Further, Rule 9510 requires emissions reductions specifically from vehicles or engines falling within their regulatory purview — not from a variety of emissions sources traditionally associated with “indirect sources.”3 Just as the regulation in Pacific Merchant affected any auxiliary diesel engine on an ocean-going vessel within twenty-four miles of California’s coast, 517 F.3d at 1109, Rule 9510 specifically affects construction equipment over 50 horsepower located on or associated *744with a regulated development site. The majority ignores the plain language of Rule 9510 in concluding otherwise — in its view, the Rule “does not target vehicles or engines. It requires emissions reductions, from a development site as a whole.” Maj. Op. at 739. Yet, section 6.1.1.1 unequivocally requires a reduction in “exhaust emissions for construction equipment ... used or associated with [a] development project.” The applicable unit of regulation here is the fleet of vehicles rather than the “site.”
It makes no difference that the regulation in Pacific Merchant dealt with individual engines while Rule 9510 regulates fleets of vehicles. There are no limiting caveats in either Pacific Merchant or South Coast that would permit a state regulator to do to a small group of vehicles what it could not do to a single vehicle. Indeed, the regulation struck down in South Coast for establishing a “standard” under section 209 regulated fleets of vehicles.
Moreover, Rule 9510 effectively regulates construction vehicles individually. Since the permitted emission rate under section 6.1.1.1 is not divided among a variety emissions sources at the development site — as it would be had it targeted aggregate project emissions — this section of the Rule affects only “construction vehicles.” Sections 6.1.1.1 and 6.1.1.2 then impose maximum emission standards calculated as a percentage of average construction emission rates in California. Because the estimation model accounts for “the numbers and types of construction equipment that will be used,” the reduction standard necessarily affects every vehicle involved in the development project.

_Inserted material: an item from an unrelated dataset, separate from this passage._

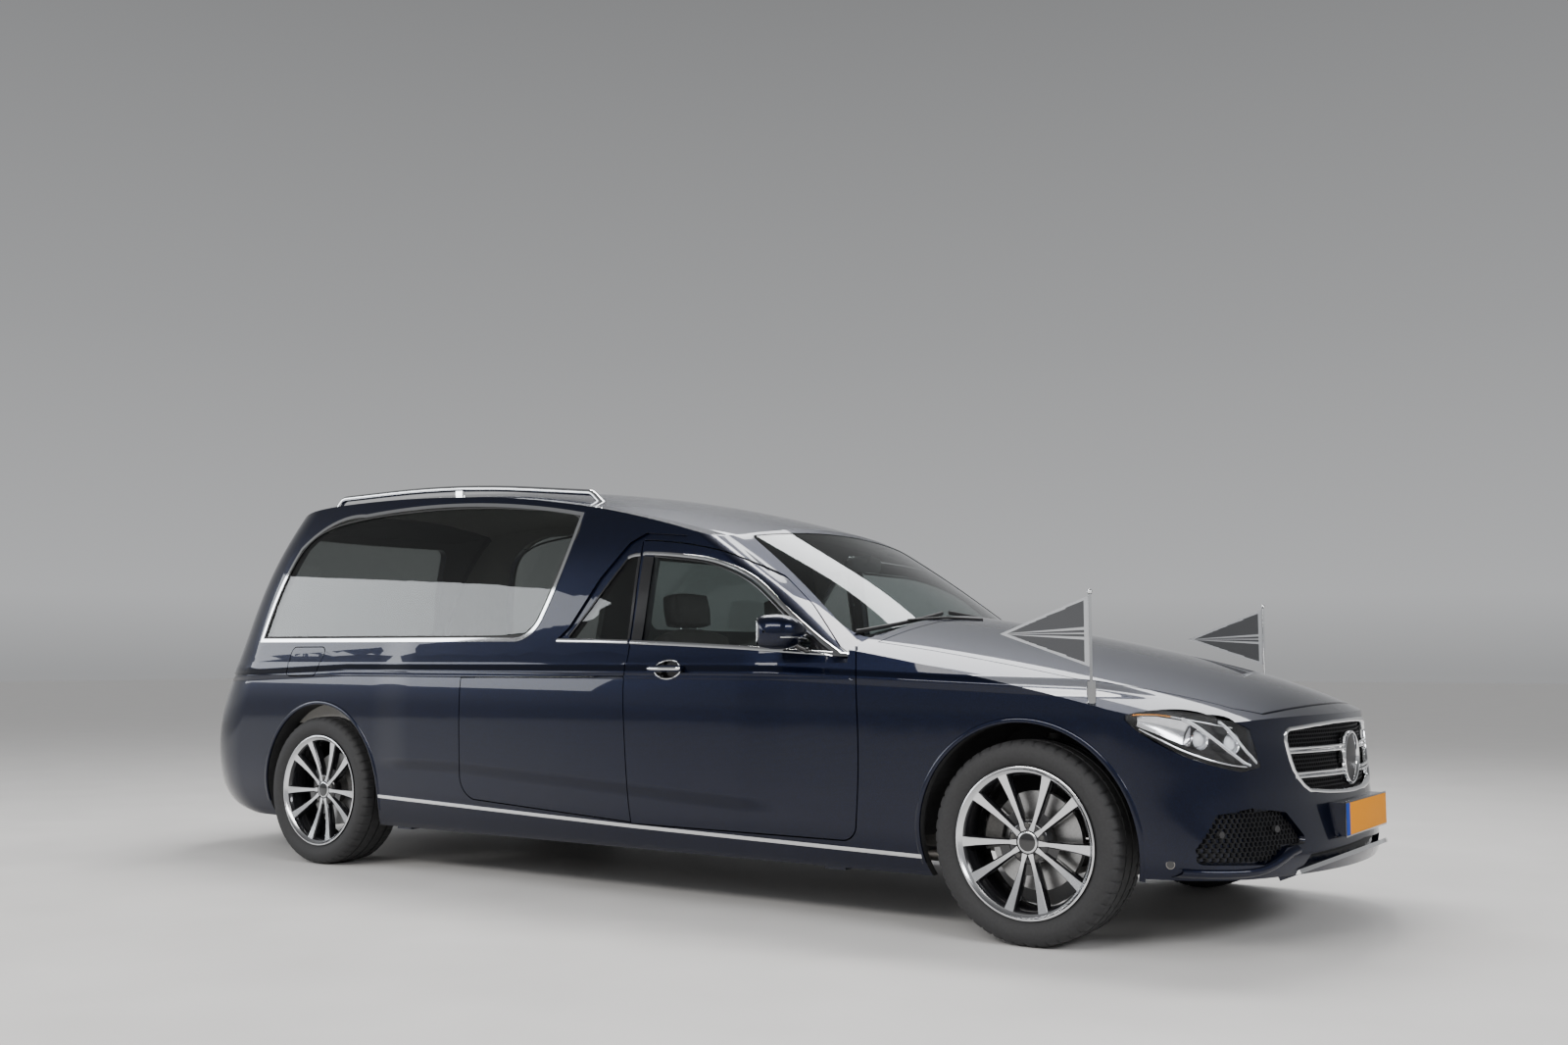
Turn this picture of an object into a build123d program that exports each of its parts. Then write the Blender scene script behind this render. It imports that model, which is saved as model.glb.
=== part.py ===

Lastly, the notion that states can regulate fleets of vehicles also runs afoul of the entire Clean Air Act regime. From the Act’s inception, Congress has delegated regulation of stationary emissions sources to the states, while reserving (since the late 1960s) regulation of mobile emissions sources to federal province.4 Engine Mfrs. Ass’n, 88 F.3d at 1079-80. Indeed, Congress explicitly preempted state regulation of mobile emissions sources when “the possibility of 50 different state regulatory regimes ‘raised the spectre of an anarchic patchwork of federal and state regulatory programs, a prospect which threatened to create nightmares for the manufacturers.’ ” Motor & Equip. Mfrs, 627 F.2d at 1109 (citation omitted).
Though Congress delegated additional regulatory authority to states over “indirect sources” that fit into neither the stationary nor mobile categories, see Sierra Club, 2 F.3d at 467, it did not upset its longstanding policy of setting only national standards for mobile emissions sources like construction equipment. Had Congress intended to delegate its authority to regulate mobile emitters, it could have said so. The Act defines “indirect sources” by their very propensity to “attract ... mobile sources of pollution.” Yet, nowhere do I find authority to regulate those mobile sources directly — that is, apart from an indirect source. Quite the contrary, Congress prohibited states from “adopting] and enforcing] standards and other requirements relating to the control of emissions” from “any nonroad vehicles or engines,” other than certain vehicles referred to in section 209(e)(1). 42 U.S.C. § 7543(e). It also exempted “direct sources” (a much broader category of *745emitters) from the purview of state indirect source review programs. Id. § 7410(a)(5)(C). Because large construction vehicles are both “nonroad vehicles” and “direct sources,” Rule 9510 squarely contradicts the structure and express provisions of the Clean Air Act.
. If Rule 9510 § 6.1.1.1 simply provided for the regulation of “the exhaust emissions ¡from the development project 1," rather than from “construction equipment greater than fifty (50) horsepower used or associated with the development project,” I would find no problem with the regulation.
. The EPA is currently reviewing Rule 9510, but has not yet taken final action to approve or disapprove the regulation. See Approval and Promulgation of Implementation Plans: 1-Hour Ozone Extreme Area Plan for San Joaquin Valley, CA, 74 Fed.Reg. 33,933, 33,937 tbl. 2 (July 14, 2009). A decision from the EPA would render our review unnecessary. As such, I would have preferred to allow that federal agency (tasked with managing indirect source review programs) to determine whether Rule 9510 comports with the relevant provisions of the Act before deciding this appeal.
. I reiterate that "indirect sources” include facilities, structures, real property, roads, and even parking lots that attract mobile sources of pollution, but are not themselves mobile or direct emissions sources. 42 U.S.C. § 7410(a)(5)(C). While an indirect source such as a construction site would ordinarily include a variety of direct emissions sources— large and small nonroad construction equipment, temporary or permanent facilities, generators, road vehicles, etc. — the statute only provides for their regulation in the aggregate.
. Only California is permitted to promulgate its own emissions standards for mobile sources under certain circumstances, but Rule 9510 was not promulgated pursuant to this authority. See Motor & Equip. Mfrs. Ass’n, Inc. v. EPA, 627 F.2d 1095, 1109 n. 26 (D.C.Cir.1979).